Unlike the 1994 Guidance, which devoted nearly half of its discussion to civil monetary penalties and other sanctions imposed by self-regulatory organizations (SRO) subject to CFTC’s oversight, the 2020 Memo is silent on SRO sanctions. However, SROs remain actively involved in conducting surveillance, initiating disciplinary actions, and imposing penalties. Further, the Division’s January 2017 enforcement advisory on self-reporting provided no recommendations regarding whether or how SROs should evaluate self-reporting and cooperation when considering sanctions.
Omitting guidance addressing SRO monetary penalties in the 2020 Memo may be attributable to one (or more) explanations.
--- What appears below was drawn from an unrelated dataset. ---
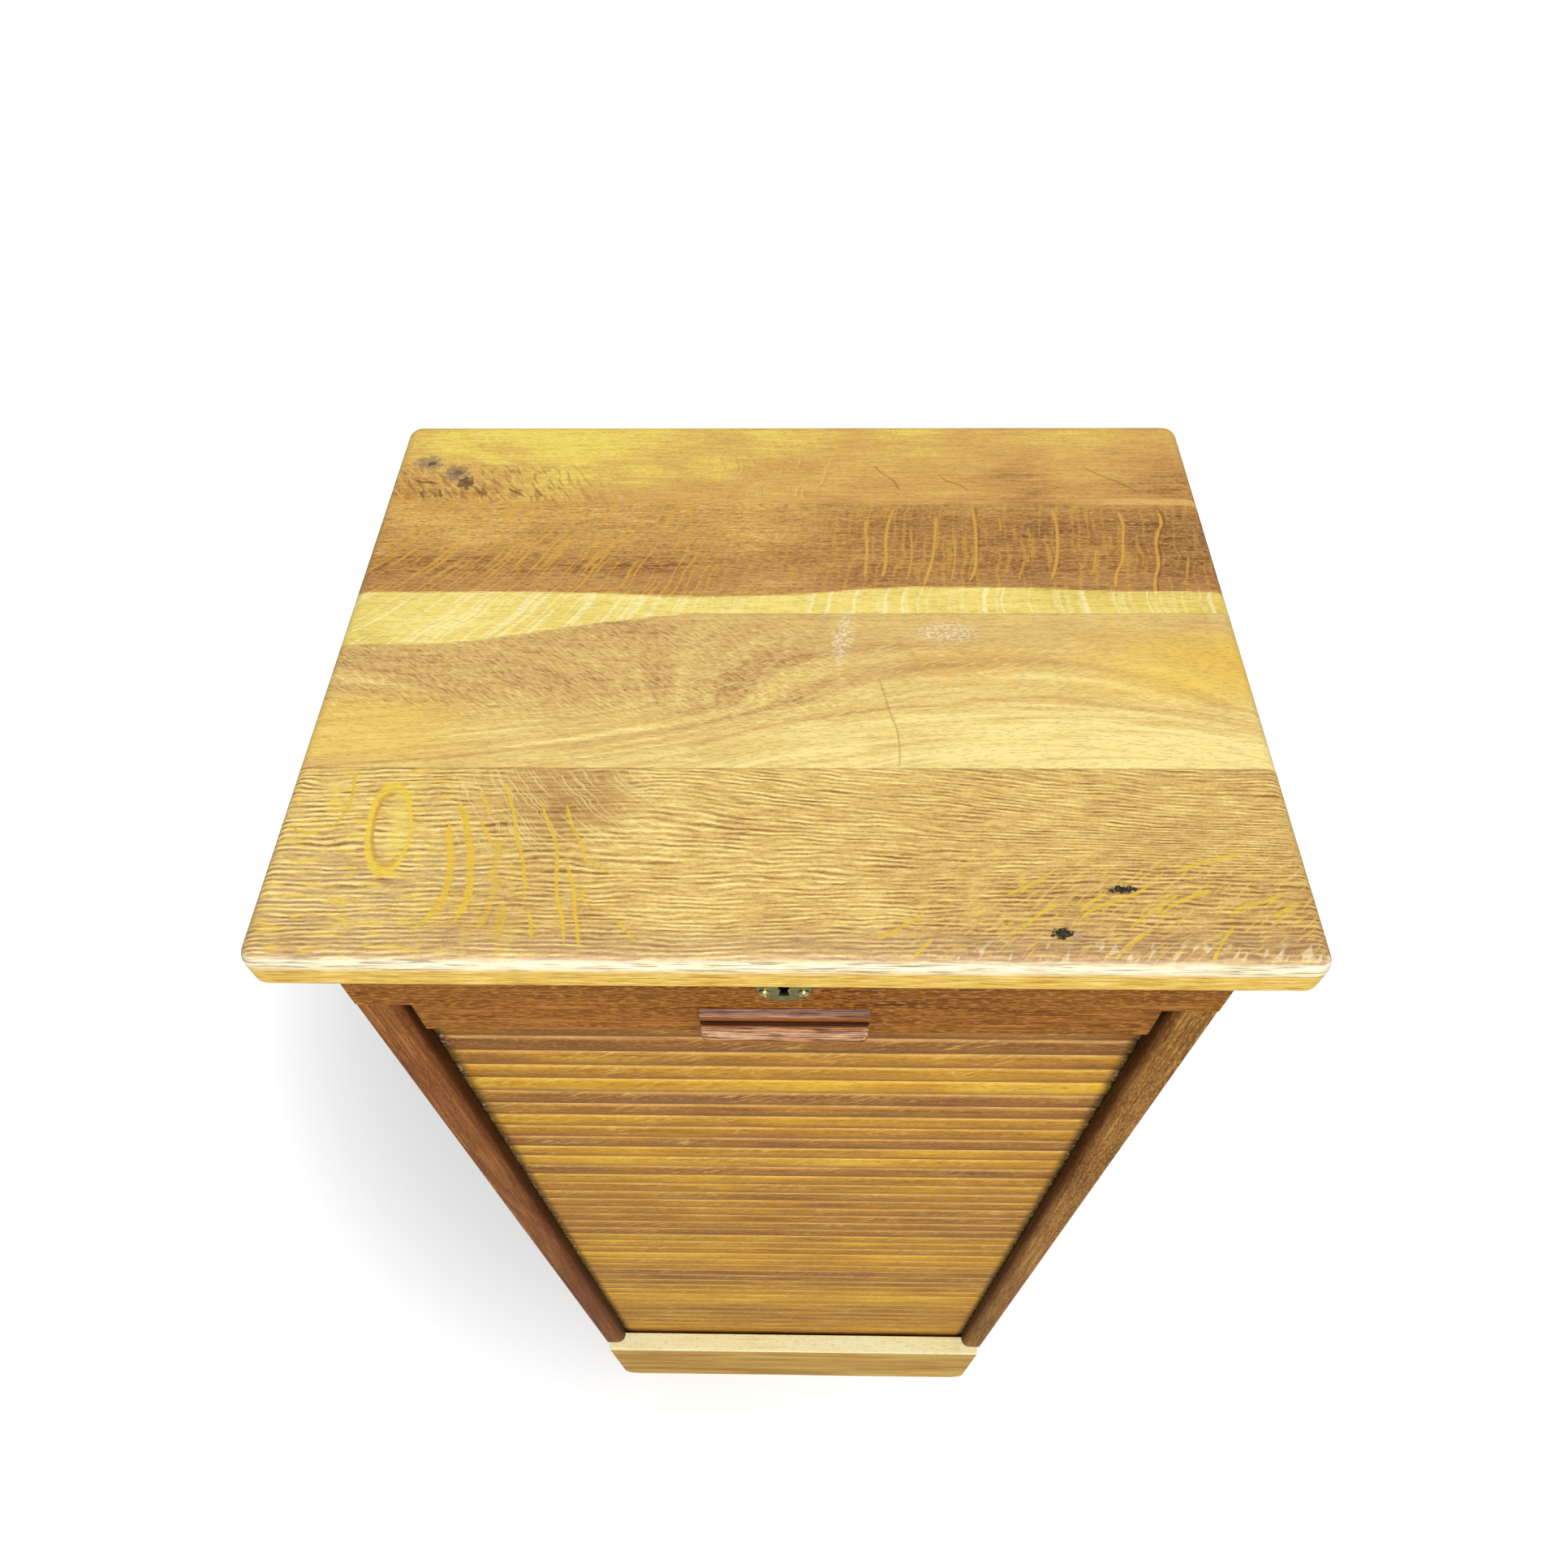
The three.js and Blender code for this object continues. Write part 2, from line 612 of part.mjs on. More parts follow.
// Lock case: a box open at the back, on a wider edge plate that shows under the frieze rail
function lockCase() {
  const half = lockWidth / 2;
  const caseBack = friezeBack - lockCoverThickness - seamGap;
  const caseTop = friezeBottom + lockHeight;
  const shell = block(-half, half, lockFront, caseBack, friezeBottom, caseTop);
  const selvedgeHalf = selvedgeWidth / 2;
  const selvedgeTop = friezeBottom + selvedgeThickness;
  const selvedge = block(-selvedgeHalf, selvedgeHalf, lockFront, caseBack, friezeBottom, selvedgeTop);
  const inner = half - lockWall;
  const behind = caseBack + cutOverrun;
  const cavity = block(-inner, inner, lockFront + lockWall, behind, selvedgeTop, caseTop - lockWall);
  const slotX = loopThickness / 2 + loopSlotGap;
  const slotY = eyeWidth / 2 + loopWall + loopSlotGap;
  const [slotFront, slotRear] = [lockMiddle - slotY, lockMiddle + slotY];
  const slot = block(-slotX, slotX, slotFront, slotRear, friezeBottom - cutOverrun, selvedgeTop + weldDepth);
  const keyhole = keyholeCutters(lockFront - cutOverrun, lockFront + lockWall + weldDepth);
  return piece("lock_case", carved(shell, [selvedge], [cavity, slot, ...keyhole]), "steel");
}

function lockCover() {
  const half = lockWidth / 2;
  const front = friezeBack - lockCoverThickness;
  const cover = block(-half, half, front, friezeBack, friezeBottom, friezeBottom + lockHeight);
  return piece("lock_cover", cover, "steel");
}

// A block whose depth lies evenly about the middle of the lock
function lockBlock(fromX, toX, width, fromZ, toZ) {
  return block(fromX, toX, lockMiddle - width / 2, lockMiddle + width / 2, fromZ, toZ);
}

// Lock bolt: slides sideways on the edge plate, so that its tongue enters the loop's eye
function lockBolt() {
  const tongueEnd = -loopThickness / 2 - boltSetback;
  const tongueStart = tongueEnd - tongueLength;
  const boltStart = tongueStart - boltLength;
  const bottom = friezeBottom + selvedgeThickness + seamGap;
  const top = bottom + boltHeight;
  const body = lockBlock(boltStart, tongueStart, boltWidth, bottom, top);
  const eyeMiddle = leadTop + eyeRise + eyeHeight / 2;
  const [tongueBottom, tongueTop] = [eyeMiddle - tongueHeight / 2, eyeMiddle + tongueHeight / 2];
  const tongue = lockBlock(tongueStart - weldDepth, tongueEnd, tongueWidth, tongueBottom, tongueTop);
  const notchStart = (boltStart + tongueStart - notchWidth) / 2;
  const notchEnd = notchStart + notchWidth;
  const notch = lockBlock(notchStart, notchEnd, boltWidth + cutOverrun, top - notchDepth, top + cutOverrun);
  return piece("lock_bolt", carved(body, [tongue], [notch]), "steel");
}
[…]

First, it may indicate the Division and the Commission’s general concurrence and agreement with penalties imposed by NFA and the designated contract markets that are the exchanges regulated by CFTC. Second, it may reflect a policy decision by the Division and the Commission to allow SROs greater latitude in establishing their own enforcement protocols.
Alternatively, the omission of SRO guidance may be attributable to the fact that the 1994 Guidance was issued as a consequence of an amendment to the CEA, requiring the Commission to study penalties imposed by the CFTC and SROs. Without a corresponding mandate to assess SRO penalties underlying the 2020 Memo, the 2020 Memo may have simply been intended to address factors to be considered by the Division when recommending monetary penalties. Whatever the explanation, it would behoove commodity futures and derivatives firms subject to CFTC jurisdiction to monitor closely future developments in this area. Given the pace of activity by the Division in the past few years, firms may not have to wait another quarter of a century for the next update.